Most characteristic features of the national park are the relief and the heath lands. Cranberry growths in large numbers. We also find the last Dutch population of the black grouse (Tetrao tetrix), European nightjar (Caprimulgus europaeusnightjar), and several lizard species, such as the viviparous lizard (Zootoca vivipara).

==Management==
The management of the area encounters several serious problems. One of the problems is to keep the heath in its present condition and to prevent the growing of trees and grasses.
The management organizations use sheep and cows to graze. To prevent disturbance, some parts of the park are closed for visitors and the road through the park is closed at night.

==Sightseeing==
Located on the Holterberg is the Holten Canadian War Cemetery, one of the largest military cemeteries in the Netherlands, in which soldiers killed during World War II are buried. The Commonwealth War Graves Commission maintains the graves of the Canadian soldiers buried at this cemetery. The cemetery contains 1393 graves and is accessible to the public.

At Twilhaar (on the Nijverdalsche Berg), you'll find remnants of old civilisation, and a sheep pen, as well as the Memorial for Labour Camp Twilhaar. This memorial was revealed in Oct 2003, along the Paltheweg, Nijverdal. The memorial is dedicated to the men transported from this camp in 1942 to camp Westerbork; almost all of them were murdered at Auschwitz.

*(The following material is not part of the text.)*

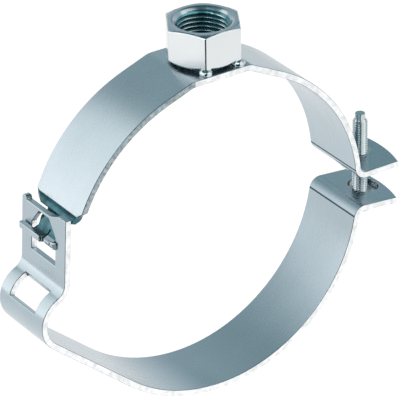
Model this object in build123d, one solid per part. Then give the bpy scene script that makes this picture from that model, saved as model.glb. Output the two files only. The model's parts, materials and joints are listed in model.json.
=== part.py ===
from build123d import *
from math import asin, atan2, cos, degrees, radians, sin, sqrt, tan
import os

# Two-part pipe clamp with a threaded boss on top, in millimetres.
# The pipe's axis is the Y axis and the origin is the middle of the lower half. +Z is up and +X
# points to the clamping screw. The hook that the two halves hinge on is on the -X side.

# Pipe and sheet
pipe_diameter = 125.0
lower_ring_play = 0.25       # between the pipe and each half's ring
upper_ring_play = 0.7
sheet = 2.5
strap_width = 30.0
halves_apart = 2.75          # upper half above the lower one, before the screw is tight
halves_aside = 0.35          # and beside it, towards the hook

# Flat seat for the boss
seat_rise = 0.25             # seat surface above the ring's outside
seat_leg_left = 20.0         # slopes of the two legs beside the seat, degrees
seat_leg_right = 26.5
seat_bend = 4.75             # inside radius of the seat's corners

# Flanges
upper_flange_under = 5.1     # underside of the upper flange above the origin
upper_flange_bend = 2.75
upper_flange_length = 17.28  # flat length from the bend to the middle of the rounded end
lower_flange_bend = 2.25
lower_flange_length = 17.6
lower_flange_slope = 4.9     # the lower flange drops outwards, degrees
flange_gap = 12.55           # between the flanges at the screw
flange_end_radius = 46.0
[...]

==Education and recreation==
Within the park Staatsbosbeheer has a visitor centre, within which a public observatory is located. The visitor centre is located in the municipality of Nijverdal along the N35. The visitor centre hosts a permanent interactive exhibition on the history of the Sallandse Heuvelrug. Excursions are accessible for people with mobility impairments through the use of an electro car or horse tram. Along the two-kilometre trail located close to the visitor centre, there are numerous activities for children to participate in.

The park contains numerous bushwalking, cycling, mountain biking trails, as well as riding routes. It is an important area for long distance walking and biking and there are many campsites, restaurants, and hotels.

Near Holten is a museum for natural history, Natuurdiorama Holterberg.